The following year, Frieda Carter designed a miniature course to amuse guests at the Fairyland Inn resort run by her husband Garnet atop Lookout Mountain in Tennessee. Replete with elves and gnomes and hazards fashioned from hollowed out logs, the course rapidly became the main attraction at the Inn. Recognizing its commercial potential, the Carters patented the course in 1929 and named it Tom Thumb Golf.
Within a year, the amusing pastime had become a national craze; President Herbert Hoover even asked the Marines to build a course at his Maryland retreat for his son. Estimates put the number of courses at over 25,000 nationwide. Nearly 3,000 Tom Thumb courses earned the Carters over $1 million in royalties.

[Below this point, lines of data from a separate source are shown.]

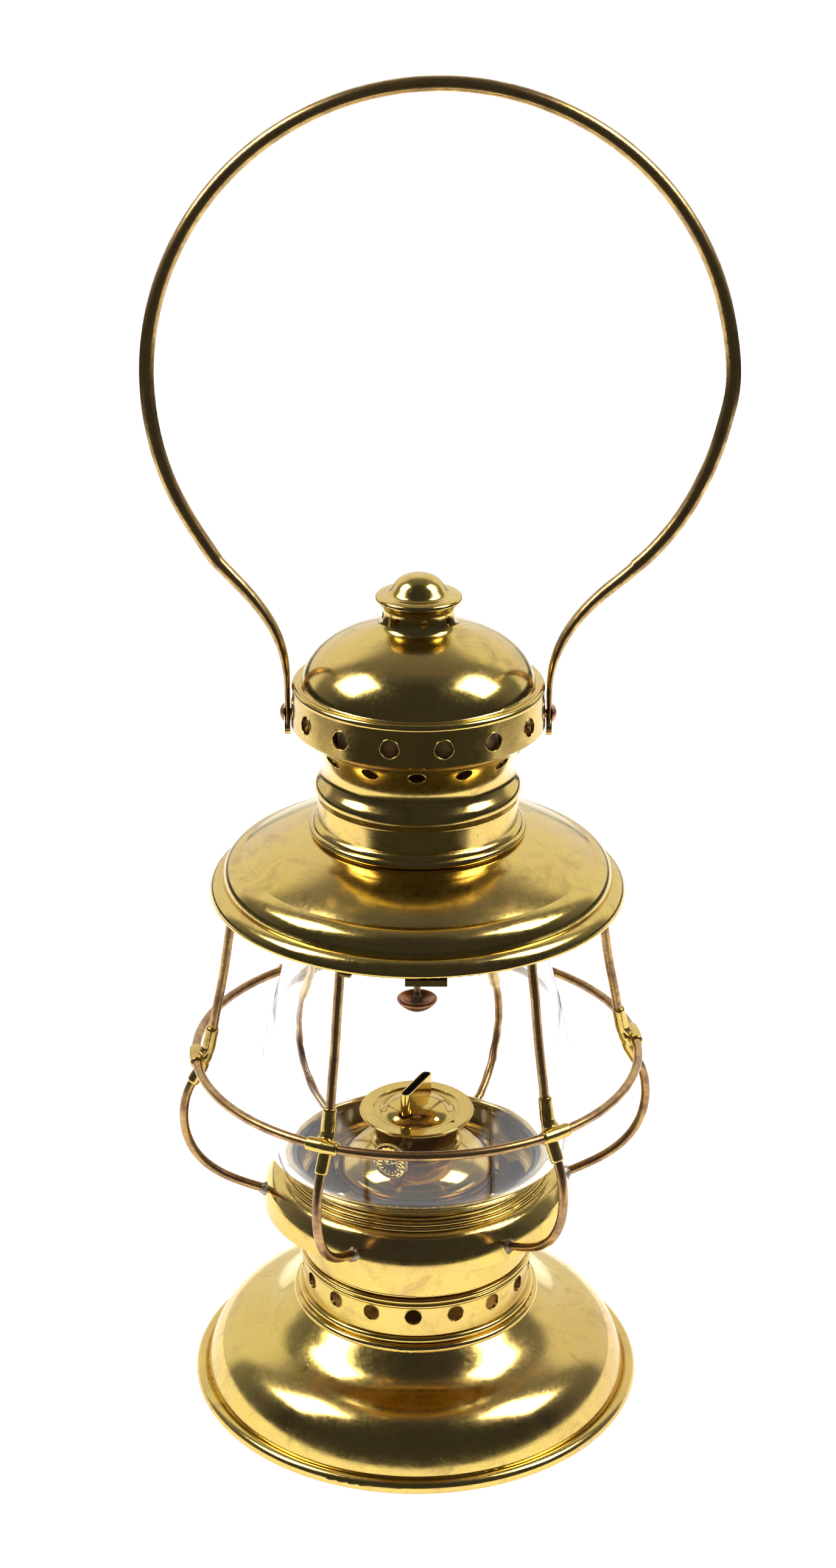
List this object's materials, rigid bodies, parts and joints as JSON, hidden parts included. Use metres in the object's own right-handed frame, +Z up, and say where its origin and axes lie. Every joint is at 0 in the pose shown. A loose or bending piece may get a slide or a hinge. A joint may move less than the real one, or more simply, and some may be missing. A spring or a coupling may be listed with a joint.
{
  "type": "railway lantern",
  "caption": "Brass hand-carried railway lantern with a bell base, clear glass globe in a wire guard, vented smoke dome, tall wire bail and a flat-wick oil burner.",
  "frame": {"origin": "on the lantern's centre line at floor level, the centre of the foot ring", "axes": "+Z up along the lantern's centre line, -Y towards the front with the thumb wheel and the catch lug, +X to the lantern's right-hand bail rivet as seen from the front"},
  "size_m": [0.1668, 0.14, 0.4049],
  "materials": {
    "sheet_brass": "polished and aged, warm gold with thin brown patina",
    "turned_brass": "polished",
    "inner_brass": "dull, smoke-darkened",
    "guard_wire": "browned wire, brass showing on the worn side",
    "bail_wire": "browned, softly polished by the hand",
    "copper": "dull copper",
    "clear_glass": "clear blown glass",
    "wick_cotton": "woven cotton, charred at the tip"
  },
  "bodies": {
    "base": {"base_bell": "sheet_brass", "rim_wire": "inner_brass", "draft_collar": "sheet_brass", "base_sleeve": "inner_brass", "pot_tray": "inner_brass", "font_pot": "turned_brass", "font_top": "turned_brass", "font_collar": "turned_brass", "burner_skirt": "turned_brass", "burner_disc": "turned_brass", "wick_tube": "turned_brass", "wick_plate": "inner_brass", "shaft_bushing": "inner_brass"},
    "wick_knob": {"wick_shaft": "inner_brass", "thumb_wheel": "turned_brass"},
    "wick": {"wick": "wick_cotton"},
    "frame": {"lower_band": "sheet_brass", "band_springs": "inner_brass", "seat_ring": "sheet_brass", "globe": "clear_glass", "guard_wires": "guard_wire", "guard_ring": "guard_wire", "guard_clips": "turned_brass", "top_ring": "sheet_brass", "front_lug": "sheet_brass", "hinge_frame_leaf": "sheet_brass"},
    "top": {"brim": "sheet_brass", "neck": "sheet_brass", "vent_band": "sheet_brass", "dome": "sheet_brass", "knob_neck": "sheet_brass", "knob_cap": "sheet_brass", "inner_chimney": "inner_brass", "wind_baffle": "inner_brass", "baffle_legs": "inner_brass", "flue_spider": "inner_brass", "globe_retainer": "inner_brass", "deflector_rod": "inner_brass", "deflector_dish": "copper", "hinge_top_leaf": "sheet_brass", "hinge_pin": "inner_brass", "catch_hook": "inner_brass", "bail_rivets": "copper"},
    "bail": {"bail": "bail_wire"}
  },
  "joints": [
    {"name": "frame_lift", "type": "slide", "parent": "base", "child": "frame", "axis": [0, 0, 1], "range_m": [0, 0.13]},
    {"name": "top_hinge", "type": "hinge", "parent": "frame", "child": "top", "pos_m": [0, 0.064, 0.1662], "axis": [-1, 0, 0], "range_deg": [0, 105]},
    {"name": "bail_swing", "type": "hinge", "parent": "top", "child": "bail", "pos_m": [0, 0, 0.2234], "axis": [1, 0, 0], "range_deg": [-100, 100]},
    {"name": "wick_turn", "type": "hinge", "parent": "base", "child": "wick_knob", "pos_m": [-0.00784, -0.02297, 0.0876], "axis": [-0.4384, -0.8988, 0], "range_deg": [-130, 130]},
    {"name": "wick_feed", "type": "slide", "parent": "base", "child": "wick", "axis": [0, 0, 1], "range_m": [-0.0052, 0.0052]}
  ],
  "couplings": [
    {"joint": "wick_turn", "follows": "wick_feed", "rad_per_m": -434.78}
  ]
}
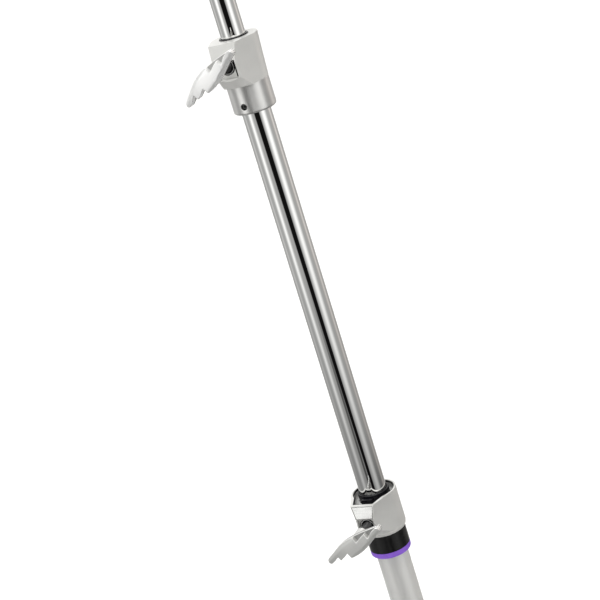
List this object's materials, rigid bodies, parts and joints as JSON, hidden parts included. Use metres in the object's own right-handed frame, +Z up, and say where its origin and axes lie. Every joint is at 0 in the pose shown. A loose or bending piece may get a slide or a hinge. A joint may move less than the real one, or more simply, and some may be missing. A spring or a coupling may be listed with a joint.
{
  "type": "c stand",
  "caption": "Folding light stand with bent tubular legs, a tall column, telescoping risers held by lever clamps, and a mounting stud on top.",
  "frame": {"origin": "on the floor, at the centre of the stand's bounding box; the column stands on x = 0, 0.1157 m behind it", "axes": "+Z up along the column, -Y towards the clamp levers and the highest leg, +X to the right of the levers"},
  "size_m": [0.8678, 0.752, 1.925],
  "materials": {
    "baby_stud": "machined, bright",
    "base_plug": "satin",
    "colour_ring": "satin purple",
    "foot_low": "matte",
    "foot_mid": "matte",
    "foot_high": "matte",
    "grip_band": "gloss black",
    "grub_screw": "black oxide",
    "leg_low": "polished",
    "leg_mid": "polished",
    "leg_high": "polished",
    "lower_bush": "black nylon",
    "lower_clamp_screw": "black oxide",
    "lower_collar": "fine blasted casting",
    "lower_lever": "bright casting",
    "lower_liner": "black nylon",
    "lower_screw_bush": "black nylon",
    "lower_shoe": "gloss black",
    "lower_tube": "satin plated",
    "middle_riser": "polished",
    "middle_riser_plug": "black nylon",
    "stop_collar": "bright",
    "stop_screw": "black oxide",
    "stud_pin": "bright",
    "top_riser": "polished",
    "top_riser_plug": "black nylon",
    "upper_bush": "black nylon",
    "upper_clamp_screw": "black oxide",
    "upper_collar": "fine blasted casting, machined sleeve",
    "upper_lever": "bright casting",
    "upper_screw_bush": "black nylon",
    "upper_shoe": "gloss black",
    "washer_low": "black nylon",
    "washer_mid": "black nylon",
    "washer_high": "black nylon"
  },
  "bodies": {
    "column": {"lower_tube": "lower_tube", "base_plug": "base_plug", "leg_low": "leg_low", "foot_low": "foot_low", "washer_low": "washer_low", "washer_mid": "washer_mid", "washer_high": "washer_high", "stop_collar": "stop_collar", "stop_screw": "stop_screw", "lower_collar": "lower_collar", "lower_liner": "lower_liner", "lower_bush": "lower_bush", "lower_screw_bush": "lower_screw_bush", "grip_band": "grip_band", "colour_ring": "colour_ring"},
    "leg_mid": {"leg_mid": "leg_mid", "foot_mid": "foot_mid"},
    "leg_high": {"leg_high": "leg_high", "foot_high": "foot_high"},
    "middle": {"middle_riser": "middle_riser", "middle_riser_plug": "middle_riser_plug", "upper_collar": "upper_collar", "upper_bush": "upper_bush", "grub_screw": "grub_screw", "upper_screw_bush": "upper_screw_bush"},
    "top": {"top_riser": "top_riser", "top_riser_plug": "top_riser_plug", "baby_stud": "baby_stud", "stud_pin": "stud_pin"},
    "lower_screw": {"lower_clamp_screw": "lower_clamp_screw"},
    "lower_lever": {"lower_lever": "lower_lever"},
    "lower_shoe": {"lower_shoe": "lower_shoe"},
    "upper_screw": {"upper_clamp_screw": "upper_clamp_screw"},
    "upper_lever": {"upper_lever": "upper_lever"},
    "upper_shoe": {"upper_shoe": "upper_shoe"}
  },
  "joints": [
    {"name": "middle_slide", "type": "slide", "parent": "column", "child": "middle", "axis": [0, 0, 1], "range_m": [-0.431, 0.46]},
    {"name": "top_slide", "type": "slide", "parent": "middle", "child": "top", "axis": [0, 0, 1], "range_m": [-0.145, 0.76]},
    {"name": "leg_mid_turn", "type": "hinge", "parent": "column", "child": "leg_mid", "pos_m": [0, 0.11572, 0.2], "axis": [0, 0, 1], "range_deg": [0, 102]},
    {"name": "leg_high_turn", "type": "hinge", "parent": "column", "child": "leg_high", "pos_m": [0, 0.11572, 0.25], "axis": [0, 0, 1], "range_deg": [-102, 0]},
    {"name": "lower_screw_slide", "type": "slide", "parent": "column", "child": "lower_screw", "axis": [0, -1, 0], "range_m": [0, 0.00125]},
    {"name": "lower_lever_turn", "type": "hinge", "parent": "lower_screw", "child": "lower_lever", "pos_m": [0, 0.11572, 1.1553], "axis": [0, -1, 0], "range_deg": [0, 300]},
    {"name": "lower_shoe_slide", "type": "slide", "parent": "column", "child": "lower_shoe", "axis": [0, -1, 0], "range_m": [0, 0.00125]},
    {"name": "upper_screw_slide", "type": "slide", "parent": "middle", "child": "upper_screw", "axis": [0, -1, 0], "range_m": [0, 0.00125]},
    {"name": "upper_lever_turn", "type": "hinge", "parent": "upper_screw", "child": "upper_lever", "pos_m": [0, 0.11572, 1.6669], "axis": [0, -1, 0], "range_deg": [0, 300]},
    {"name": "upper_shoe_slide", "type": "slide", "parent": "middle", "child": "upper_shoe", "axis": [0, -1, 0], "range_m": [0, 0.00125]}
  ],
  "couplings": [
    {"joint": "lower_lever_turn", "follows": "lower_screw_slide", "rad_per_m": 4188.8},
    {"joint": "lower_shoe_slide", "follows": "lower_screw_slide", "ratio": 1},
    {"joint": "upper_lever_turn", "follows": "upper_screw_slide", "rad_per_m": 4188.8},
    {"joint": "upper_shoe_slide", "follows": "upper_screw_slide", "ratio": 1}
  ]
}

The small-golf mania began as a diversion for the wealthy, but the sport quickly attracted a wider following. Enterprising city kids created makeshift courses on corner lots with leftover construction materials. Women were thought to be particularly suited to play the game because of their “hereditary gift of wielding a broom day in and day out.” A few “coloreds only” courses were built—rigged, according to some observers, so the ball would not roll true.
For the first time, golf— or a miniaturized version of it— was accessible to Americans of all economic levels. On any given night, four million people could be found playing mini golf. The “Madness of 1930,” as it became known, provided not only a welcome diversion from the Great Depression, but also created thousands of jobs for cotton and lumber workers.
Despite the remarkable upswing in its popularity, miniature golf lacked follow through. By 1931, interest in mini-golf began to decline, and courses closed rapidly.
Once again, a Southern entrepreneur stepped up to save the game. One night in 1954, Don Clayton went golfing at a miniature course in his home town of Fayetteville, North Carolina. Clayton was recovering from a nervous breakdown brought on by overwork, and he decided to create his own no frills course.
“God just decided it was time for someone to do it and He said, ‘Don, you do it,’” Clayton recalls. The result was Putt-Putt Golf Courses, the most successful franchise in the industry. A fundamentalist at heart, Clayton disdained wacky obstacles and focused the game on the essentials of putting. “Hitting a ball into a kangaroo’s pouch is a game of luck, not skill,” he scoffs.
Putt-Putt is now a $100-million-a-year business with more than 300 courses in five countries. Half the courses are located in the South — in large part, Clayton admits, because “land is less expensive, laws are less stringent, and labor unions are less difficult to deal with.”
According to the International Association of Amusement Parks and Attractions, there are now 3,000 miniature golf courses nationwide—half built since 1980, and one third located in the South. The sport does a particularly brisk business at resorts like Myrtle Beach, South Carolina, recently crowned “Miniature Golf Capital of the World.” Nearly 50 courses compete to attract vacationers with flying saucers, fantasy animals, and gimmicks like the Hawaiian Rumble, a 40-foot “volcano” that erupts fire and steam every 20 minutes.
Although the Southern imagination has made mini-golf an integral part of popular culture, observers caution that its goofiness can be addictive. “It is easy to be pretty good,” says photographer John Margolies, who visited 150 courses for his book Miniature Golf. “But it is stupid to be very good.”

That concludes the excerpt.